# [PROBLEM REQUIREMENTS]
Read the lines that follow and tally those with the word "frame"; give the number and nothing else.
---*---
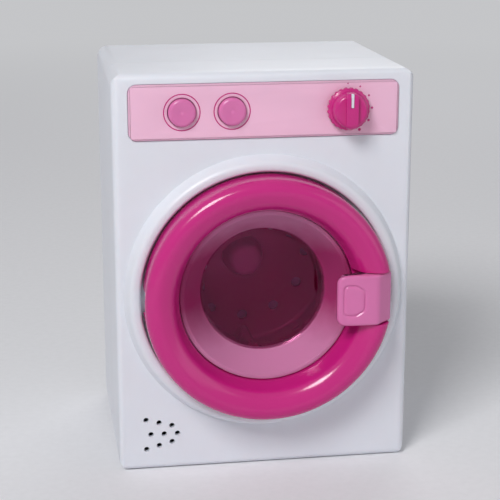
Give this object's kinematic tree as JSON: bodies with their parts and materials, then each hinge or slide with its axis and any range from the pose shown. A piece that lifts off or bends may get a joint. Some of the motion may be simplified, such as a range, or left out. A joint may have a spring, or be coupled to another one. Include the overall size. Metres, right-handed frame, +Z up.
{
  "type": "toy washing machine",
  "caption": "Toy front-loading washing machine: hinged porthole door with a sprung handle, geared battery-driven drum, dial, push buttons, speaker and a screwed battery cover at the back.",
  "frame": {"origin": "on the surface it stands on, under the middle of its overall width and depth", "axes": "+Z up, -Y towards the user at the door side, +X to the user's right"},
  "size_m": [0.11, 0.1032, 0.15],
  "materials": {
    "white_abs": "moulded, satin gloss",
    "magenta_abs": "moulded, gloss",
    "pink_abs": "moulded, gloss",
    "pale_pink_abs": "moulded, satin",
    "pink_clear_styrene": "clear tinted, polished",
    "grey_white_abs": "moulded, satin",
    "cream_acetal": "moulded, satin",
    "zinc_steel": "zinc plated",
    "spring_steel": "bright, nickel plated",
    "bronze": "sintered",
    "board_laminate": "solder mask",
    "black_resin": "moulded",
    "black_nylon": "moulded",
    "grey_silicone": "matt",
    "cone_paper": "matt",
    "cell_jacket": "printed sleeve, plain",
    "white_nylon": "moulded",
    "red_vinyl": "extruded",
    "black_vinyl": "extruded"
  },
  "bodies": {
    "cabinet": {"front_shell": "white_abs", "rear_shell": "white_abs", "case_screws": "zinc_steel", "control_fascia": "pale_pink_abs", "circuit_board": "board_laminate", "board_components": "black_resin", "board_screws": "zinc_steel", "rotary_switch": "black_nylon", "keypad": "grey_silicone", "speaker": "zinc_steel", "speaker_cone": "cone_paper", "tub": "grey_white_abs", "tub_screws": "zinc_steel", "shaft_bush": "bronze", "gearbox_base": "grey_white_abs", "gearbox_cover": "grey_white_abs", "gearbox_screws": "zinc_steel", "gear_pins": "zinc_steel", "motor_can": "zinc_steel", "motor_end_cap": "white_nylon", "door_catch": "spring_steel", "catch_screw": "zinc_steel", "battery_cells": "cell_jacket", "battery_springs": "spring_steel", "battery_plates": "spring_steel", "motor_leads": "red_vinyl", "speaker_leads": "black_vinyl", "battery_leads": "red_vinyl"},
    "door": {"door_ring": "magenta_abs", "door_window": "pink_clear_styrene", "door_back": "magenta_abs", "door_screws": "zinc_steel", "door_hinge_pin": "zinc_steel", "handle_pin": "zinc_steel", "handle_spring": "spring_steel"},
    "handle": {"door_handle": "pink_abs"},
    "drum": {"drum": "magenta_abs", "drum_cap": "pale_pink_abs", "drum_shaft": "zinc_steel", "drum_gear": "cream_acetal"},
    "near_idler": {"idler_near_drum": "cream_acetal"},
    "motor_idler": {"idler_near_motor": "cream_acetal"},
    "rotor": {"motor_shaft": "zinc_steel", "motor_pinion": "cream_acetal"},
    "dial": {"programme_dial": "magenta_abs"},
    "left_button": {"left_button": "pink_abs"},
    "right_button": {"right_button": "pink_abs"},
    "battery_lid": {"battery_cover": "white_abs", "cover_screws": "zinc_steel"}
  },
  "joints": [
    {"name": "door_hinge", "type": "hinge", "parent": "cabinet", "child": "door", "pos_m": [-0.0424, -0.0434, 0.068], "axis": [0, 0, -1], "range_deg": [0, 100], "deforming": ["door_catch"]},
    {"name": "handle_pull", "type": "hinge", "parent": "door", "child": "handle", "pos_m": [0.0375, -0.0439, 0.068], "axis": [0, 0, 1], "range_deg": [0, 10], "stiffness_Nm_per_rad": 0.15, "springref_deg": -5.73, "deforming": ["handle_spring"]},
    {"name": "drum_spin", "type": "hinge", "parent": "cabinet", "child": "drum", "pos_m": [0, 0.0356, 0.068], "axis": [0, 1, 0], "continuous": true},
    {"name": "near_idler_spin", "type": "hinge", "parent": "cabinet", "child": "near_idler", "pos_m": [0.00674, 0.0356, 0.09317], "axis": [0, 1, 0], "continuous": true},
    {"name": "motor_idler_spin", "type": "hinge", "parent": "cabinet", "child": "motor_idler", "pos_m": [0.02482, 0.0356, 0.10583], "axis": [0, 1, 0], "continuous": true},
    {"name": "rotor_spin", "type": "hinge", "parent": "cabinet", "child": "rotor", "pos_m": [0.03585, 0.0356, 0.12493], "axis": [0, 1, 0], "continuous": true},
    {"name": "dial_turn", "type": "hinge", "parent": "cabinet", "child": "dial", "pos_m": [0.03, -0.0344, 0.1359], "axis": [0, 1, 0], "range_deg": [0, 150]},
    {"name": "left_button_press", "type": "slide", "parent": "cabinet", "child": "left_button", "axis": [0, 1, 0], "range_m": [0, 0.0012], "stiffness_N_per_m": 800, "springref_m": -0.0005, "deforming": ["keypad"]},
    {"name": "right_button_press", "type": "slide", "parent": "cabinet", "child": "right_button", "axis": [0, 1, 0], "range_m": [0, 0.0012], "stiffness_N_per_m": 800, "springref_m": -0.0005, "deforming": ["keypad"]},
    {"name": "battery_lid_lift", "type": "slide", "parent": "cabinet", "child": "battery_lid", "axis": [0, 1, 0], "range_m": [0, 0.025]}
  ],
  "couplings": [
    {"joint": "near_idler_spin", "follows": "drum_spin", "ratio": -3.3333},
    {"joint": "motor_idler_spin", "follows": "drum_spin", "ratio": 8.8889},
    {"joint": "rotor_spin", "follows": "drum_spin", "ratio": -23.704}
  ]
}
---*---
# [WRITTEN SOLUTION]
2